The American Journal of Semiotics

Volume 31, Issue 3/4, 2015

Semiotics and Logic / Semiotics and Art

Barry Stampfl
Pages 203-244

Instinctive Wisdom and Trauma-Driven Abductions

Trauma and Peircean abduction are topics that seem worlds apart, and yet it is my view that bringing them together potentially might pay dividends both for the study of trauma and for the study of abduction. A necessary point of departure for the critical articulation I have in mind is the positing of a common ground: in what sense, if any, does the making of abductive inferences intersect with psychological/cognitive processes underlying traumatization? The key to answering this question is the decision to focus on a hitherto unexamined subcategory of abductive inferences: trauma-driven abductions.
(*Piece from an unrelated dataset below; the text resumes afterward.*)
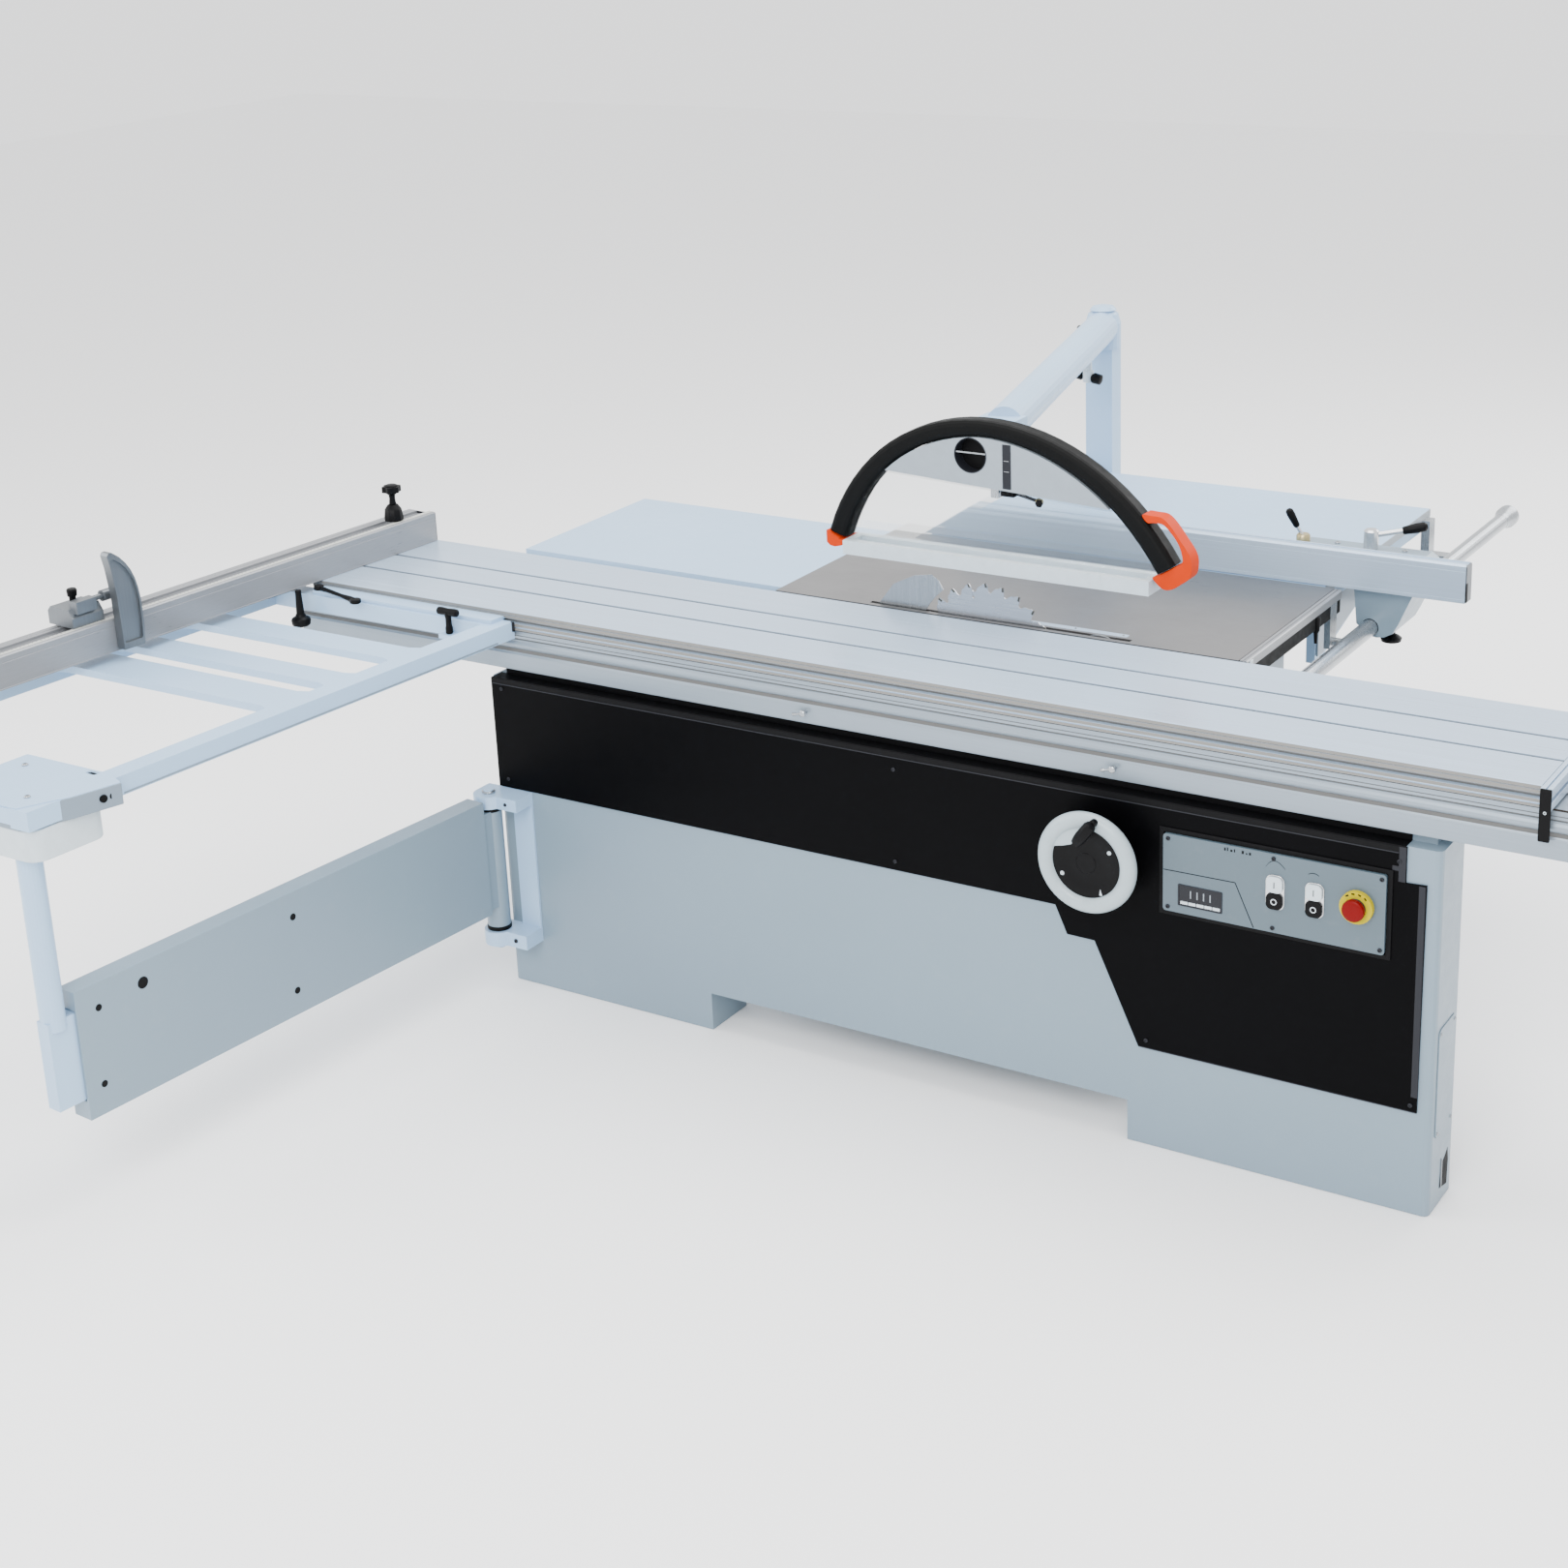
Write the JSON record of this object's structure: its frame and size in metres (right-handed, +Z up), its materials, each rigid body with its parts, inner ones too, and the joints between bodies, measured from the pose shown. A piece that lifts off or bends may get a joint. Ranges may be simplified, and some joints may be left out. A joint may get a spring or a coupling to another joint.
{
  "type": "panel saw",
  "caption": "Sliding-table panel saw with crosscut frame on a swing arm, rip fence on a guide rail, tilting saw unit with scoring blade and overhead guard.",
  "frame": {"origin": "on the floor, under the middle of the front cabinet's left leg", "axes": "+X along the sliding carriage towards the operator's end, +Y from the front cabinet towards the rip fence side, +Z up"},
  "size_m": [3.1494, 3.1425, 1.31],
  "materials": {
    "paint": "satin blue-grey paint",
    "paint_light": "satin pale blue paint",
    "paint_black": "satin black paint",
    "aluminium": "satin anodised extrusion",
    "iron": "ground cast iron",
    "steel": "machined steel",
    "black_plastic": "moulded black plastic",
    "grey_plastic": "moulded light grey plastic",
    "white_plastic": "white plastic",
    "red_plastic": "red plastic",
    "orange_plastic": "orange-red plastic",
    "yellow_plastic": "yellow plastic",
    "clear": "clear polycarbonate sheet",
    "rubber": "black rubber"
  },
  "bodies": {
    "machine": {"base_cabinet": "paint", "front_panel": "paint_black", "lower_rail": "aluminium", "main_table": "iron", "left_table": "paint_light", "rear_table": "paint_light", "guide_rail": "steel", "main_body": "paint", "dust_outlet": "steel", "control_plate": "paint", "estop_ring": "yellow_plastic", "hinge_bracket": "paint", "guard_post": "paint_light"},
    "rear_door": {"rear_door": "paint"},
    "rail_lock_left": {"rail_lock_left": "steel"},
    "rail_lock_right": {"rail_lock_right": "steel"},
    "carriage": {"carriage": "aluminium", "carriage_end": "aluminium"},
    "roller_cage": {"roller_cage": "steel"},
    "crosscut_frame": {"crosscut_frame": "paint_light"},
    "frame_lever_flat": {"frame_lever_flat": "black_plastic"},
    "frame_lever_upright": {"frame_lever_upright": "black_plastic"},
    "crosscut_fence": {"crosscut_fence": "aluminium", "hold_down_bracket": "black_plastic"},
    "fence_extension": {"fence_extension": "aluminium"},
    "fence_knob": {"fence_knob": "black_plastic"},
    "stop_clamp": {"stop_clamp": "aluminium"},
    "flip_stop": {"flip_stop": "aluminium"},
    "hold_down_knob": {"hold_down_knob": "black_plastic"},
    "swing_arm": {"swing_arm": "paint"},
    "arm_tube": {"arm_tube": "paint_light"},
    "saw_cradle": {"saw_cradle": "iron"},
    "saw_carrier": {"saw_carrier": "iron", "motor": "paint", "drive_belt": "rubber", "riving_knife": "steel"},
    "main_arbor": {"main_arbor": "steel", "main_blade": "steel"},
    "scoring_unit": {"scoring_unit": "steel"},
    "motor_pulley": {"motor_pulley": "steel"},
    "start_button_saw": {"start_button_saw": "white_plastic"},
    "stop_button_saw": {"stop_button_saw": "black_plastic"},
    "start_button_scorer": {"start_button_scorer": "white_plastic"},
    "stop_button_scorer": {"stop_button_scorer": "black_plastic"},
    "estop_button": {"estop_button": "red_plastic"},
    "handwheel": {"handwheel": "grey_plastic"},
    "handwheel_handle": {"handwheel_handle": "black_plastic"},
    "fence_base": {"fence_base": "iron"},
    "rip_fence": {"rip_fence": "aluminium"},
    "fence_lever": {"fence_lever": "black_plastic"},
    "fence_rail_lever": {"fence_rail_lever": "steel"},
    "guard_arm": {"guard_arm": "paint_light"},
    "guard_lock_lever": {"guard_lock_lever": "black_plastic"},
    "guard_hood": {"guard_hood": "grey_plastic", "guard_arc": "rubber", "guard_screen": "clear", "guard_bar": "white_plastic", "guard_cap_left": "orange_plastic", "guard_handle": "orange_plastic"}
  },
  "joints": [
    {"name": "carriage_slide", "type": "slide", "parent": "machine", "child": "carriage", "axis": [1, 0, 0], "range_m": [-1.2, 1.2]},
    {"name": "roller_cage_slide", "type": "slide", "parent": "machine", "child": "roller_cage", "axis": [1, 0, 0], "range_m": [-0.6, 0.6]},
    {"name": "frame_slide", "type": "slide", "parent": "carriage", "child": "crosscut_frame", "axis": [1, 0, 0], "range_m": [0, 0.9]},
    {"name": "frame_lever_flat_turn", "type": "hinge", "parent": "crosscut_frame", "child": "frame_lever_flat", "pos_m": [-0.724, -0.095, 0.87], "axis": [0, 0, 1], "range_deg": [-50, 0]},
    {"name": "frame_lever_upright_turn", "type": "hinge", "parent": "crosscut_frame", "child": "frame_lever_upright", "pos_m": [-0.323, -0.127, 0.85], "axis": [0, 0, 1], "range_deg": [-90, 90]},
    {"name": "crosscut_fence_swivel", "type": "hinge", "parent": "crosscut_frame", "child": "crosscut_fence", "pos_m": [-0.765, -0.195, 0.9], "axis": [0, 0, 1], "range_deg": [-39.8, 50.2]},
    {"name": "fence_extension_slide", "type": "slide", "parent": "crosscut_fence", "child": "fence_extension", "axis": [-0.0906, -0.9959, 0], "range_m": [0, 0.75]},
    {"name": "fence_knob_turn", "type": "hinge", "parent": "crosscut_fence", "child": "fence_knob", "pos_m": [-0.738, -0.147, 0.84], "axis": [0, 0, 1], "range_deg": [-180, 180]},
    {"name": "stop_slide", "type": "slide", "parent": "crosscut_fence", "child": "stop_clamp", "axis": [0.0906, 0.9959, 0], "range_m": [-0.5, 0.6]},
    {"name": "flip_stop_turn", "type": "hinge", "parent": "stop_clamp", "child": "flip_stop", "pos_m": [-0.80714, -0.60286, 1], "axis": [-0.0906, -0.9959, 0], "range_deg": [0, 90]},
    {"name": "hold_down_knob_turn", "type": "hinge", "parent": "crosscut_fence", "child": "hold_down_knob", "pos_m": [-0.7464, 0.19693, 1.01], "axis": [0, 0, 1], "range_deg": [-180, 180]},
    {"name": "arm_swing", "type": "hinge", "parent": "machine", "child": "swing_arm", "pos_m": [-0.266, -0.11, 0.3], "axis": [0, 0, 1], "range_deg": [-50, 50]},
    {"name": "arm_extend", "type": "slide", "parent": "swing_arm", "child": "arm_tube", "axis": [-0.0872, -0.9962, 0], "range_m": [0, 0.5]},
    {"name": "saw_tilt", "type": "hinge", "parent": "machine", "child": "saw_cradle", "pos_m": [0.7425, 0.325, 0.88], "axis": [-1, 0, 0], "range_deg": [0, 45]},
    {"name": "saw_height", "type": "slide", "parent": "saw_cradle", "child": "saw_carrier", "axis": [0, 0, 1], "range_m": [-0.085, 0.005]},
    {"name": "arbor_spin", "type": "hinge", "parent": "saw_carrier", "child": "main_arbor", "pos_m": [0.7425, 0.325, 0.8], "axis": [0, 1, 0], "continuous": true},
    {"name": "motor_spin", "type": "hinge", "parent": "saw_carrier", "child": "motor_pulley", "pos_m": [0.97, 0.46, 0.6], "axis": [0, 1, 0], "continuous": true},
    {"name": "scoring_spin", "type": "hinge", "parent": "saw_cradle", "child": "scoring_unit", "pos_m": [1, 0.325, 0.822], "axis": [0, 1, 0], "continuous": true},
    {"name": "handwheel_turn", "type": "hinge", "parent": "machine", "child": "handwheel", "pos_m": [1.191, -0.065, 0.599], "axis": [0, 1, 0], "range_deg": [-1810, 110]},
    {"name": "handwheel_handle_fold", "type": "hinge", "parent": "handwheel", "child": "handwheel_handle", "pos_m": [1.214, -0.1545, 0.69], "axis": [-0.7979, 0, 0.6028], "range_deg": [0, 90]},
    {"name": "start_button_saw_press", "type": "slide", "parent": "machine", "child": "start_button_saw", "axis": [0, 1, 0], "range_m": [0, 0.0022], "stiffness_N_per_m": 600},
    {"name": "stop_button_saw_press", "type": "slide", "parent": "machine", "child": "stop_button_saw", "axis": [0, 1, 0], "range_m": [0, 0.0022], "stiffness_N_per_m": 600},
    {"name": "start_button_scorer_press", "type": "slide", "parent": "machine", "child": "start_button_scorer", "axis": [0, 1, 0], "range_m": [0, 0.0022], "stiffness_N_per_m": 600},
    {"name": "stop_button_scorer_press", "type": "slide", "parent": "machine", "child": "stop_button_scorer", "axis": [0, 1, 0], "range_m": [0, 0.0022], "stiffness_N_per_m": 600},
    {"name": "estop_press", "type": "slide", "parent": "machine", "child": "estop_button", "axis": [0, 1, 0], "range_m": [0, 0.005], "stiffness_N_per_m": 900},
    {"name": "fence_travel", "type": "slide", "parent": "machine", "child": "fence_base", "axis": [0, 1, 0], "range_m": [-0.33, 0.74]},
    {"name": "rip_fence_slide", "type": "slide", "parent": "fence_base", "child": "rip_fence", "axis": [1, 0, 0], "range_m": [-0.35, 0.15]},
    {"name": "fence_lever_turn", "type": "hinge", "parent": "fence_base", "child": "fence_lever", "pos_m": [1.195, 0.92, 0.94], "axis": [0, 0, 1], "range_deg": [-60, 60]},
    {"name": "fence_rail_lever_turn", "type": "hinge", "parent": "fence_base", "child": "fence_rail_lever", "pos_m": [1.33, 0.965, 0.94], "axis": [0, 0, 1], "range_deg": [-60, 45]},
    {"name": "guard_swing", "type": "hinge", "parent": "machine", "child": "guard_arm", "pos_m": [0.425, 1.535, 1.236], "axis": [0, 0, 1], "range_deg": [-15, 60]},
    {"name": "guard_lock_turn", "type": "hinge", "parent": "guard_arm", "child": "guard_lock_lever", "pos_m": [0.4816, 1.335, 1.17], "axis": [0, 0, 1], "range_deg": [-90, 90]},
    {"name": "guard_height", "type": "slide", "parent": "guard_arm", "child": "guard_hood", "axis": [0, 0, 1], "range_m": [-0.018, 0.12]},
    {"name": "rear_door_turn", "type": "hinge", "parent": "machine", "child": "rear_door", "pos_m": [0.493, 0.7345, 0.45], "axis": [0, 0, 1], "range_deg": [0, 110]},
    {"name": "rail_lock_left_turn", "type": "hinge", "parent": "machine", "child": "rail_lock_left", "pos_m": [0.536, -0.065, 0.77], "axis": [0, 1, 0], "range_deg": [-60, 60]},
    {"name": "rail_lock_right_turn", "type": "hinge", "parent": "machine", "child": "rail_lock_right", "pos_m": [1.216, -0.065, 0.77], "axis": [0, 1, 0], "range_deg": [-60, 60]}
  ],
  "couplings": [
    {"joint": "roller_cage_slide", "follows": "carriage_slide", "ratio": 0.5},
    {"joint": "arm_swing", "follows": "carriage_slide", "rad_per_m": 0.68},
    {"joint": "motor_spin", "follows": "arbor_spin", "ratio": 1.1667},
    {"joint": "handwheel_turn", "follows": "saw_height", "rad_per_m": 369.6}
  ]
}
In this essay, having briefly discussed materials from trauma studies and from abduction studies that help to contextualize the possibility of trauma-driven abductions, I will explore their pertinence to a perennial puzzle in abduction studies, Peirce’s insistence in his later writings that abduction is both inferential and instinctive. Developing the suggestiveness of an example provided by the Peirce scholar Christopher Hookway to illustrate how an abduction may inspire uncontrollable belief without ceasing to be reasonable, I will show how materials from trauma studies allow us to specify how instinct shapes the creation/selection of abductive speculations in special cases where the surprising facts initiating hypotheses are composed of environmental cues evocative of extreme fear. In this way my essay provides new support and clarification for Peirce’s insight that instinct and inference are both integral to the production of abductive hypotheses.